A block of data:
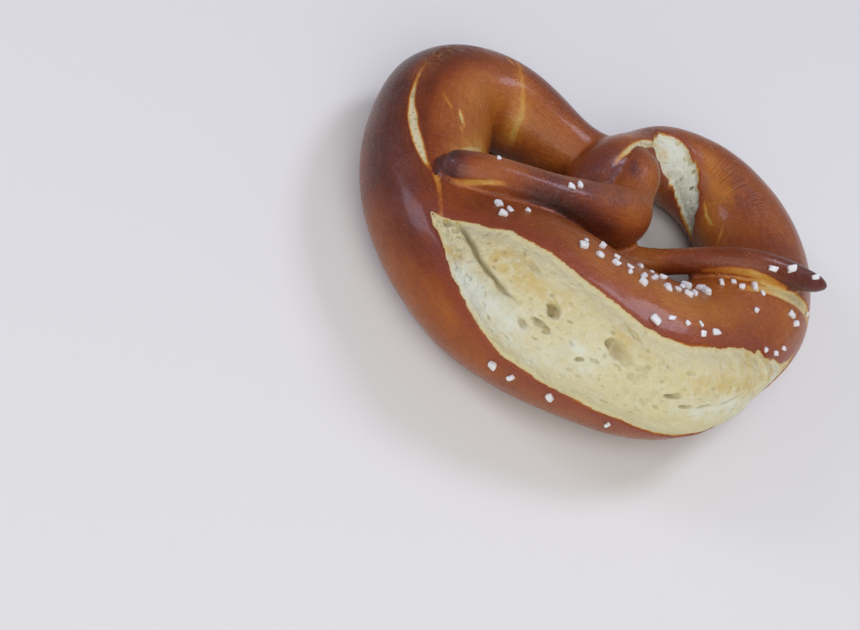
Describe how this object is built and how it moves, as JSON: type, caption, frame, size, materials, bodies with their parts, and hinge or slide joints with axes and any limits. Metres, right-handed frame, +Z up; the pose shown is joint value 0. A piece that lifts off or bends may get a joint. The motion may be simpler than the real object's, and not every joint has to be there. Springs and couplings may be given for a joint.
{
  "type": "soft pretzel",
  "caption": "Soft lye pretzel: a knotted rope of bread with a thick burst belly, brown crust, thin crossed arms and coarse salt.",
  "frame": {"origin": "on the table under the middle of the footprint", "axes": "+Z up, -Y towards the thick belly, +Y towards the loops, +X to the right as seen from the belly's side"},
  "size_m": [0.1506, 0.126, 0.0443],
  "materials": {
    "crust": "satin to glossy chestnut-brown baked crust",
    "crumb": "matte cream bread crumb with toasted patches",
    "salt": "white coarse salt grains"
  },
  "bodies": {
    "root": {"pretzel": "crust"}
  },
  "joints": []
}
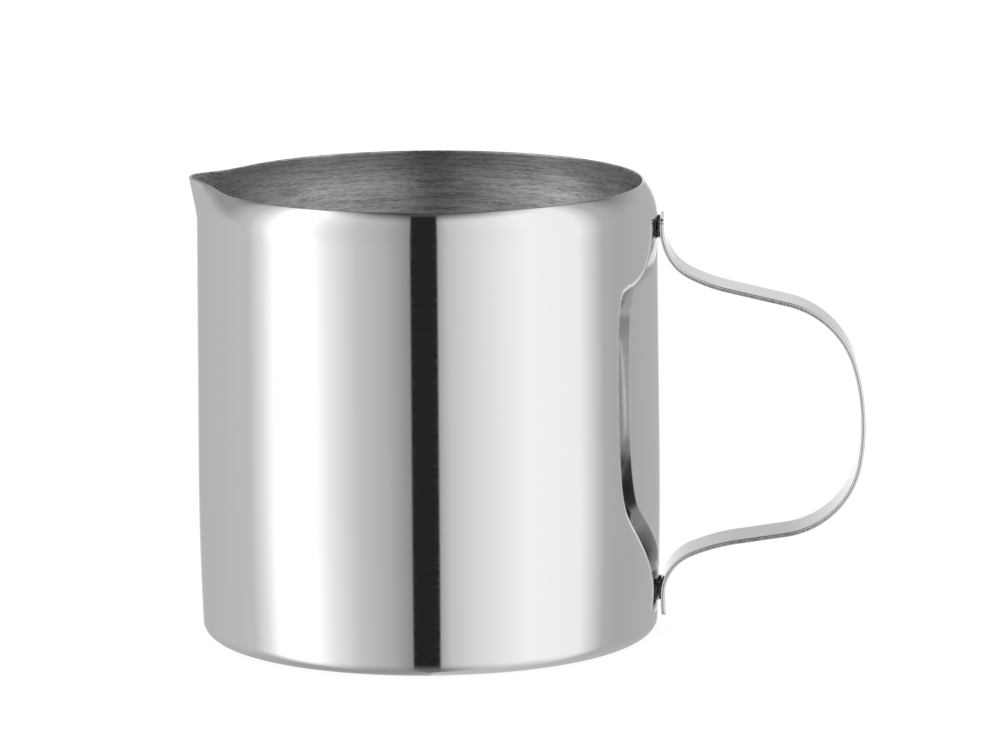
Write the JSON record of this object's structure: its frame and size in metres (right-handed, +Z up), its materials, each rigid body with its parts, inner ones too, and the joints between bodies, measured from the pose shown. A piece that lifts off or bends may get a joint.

#### What is needed:
Using the records above, find and show each line with the string "type".

#### Answer:
Describe how this object is built and how it moves, as JSON: type, caption, frame, size, materials, bodies with their parts, and hinge or slide joints with axes and any limits. Metres, right-handed frame, +Z up; the pose shown is joint value 0. A piece that lifts off or bends may get a joint. The motion may be simpler than the real object's, and not every joint has to be there. Springs and couplings may be given for a joint.
  "type": "soft pretzel",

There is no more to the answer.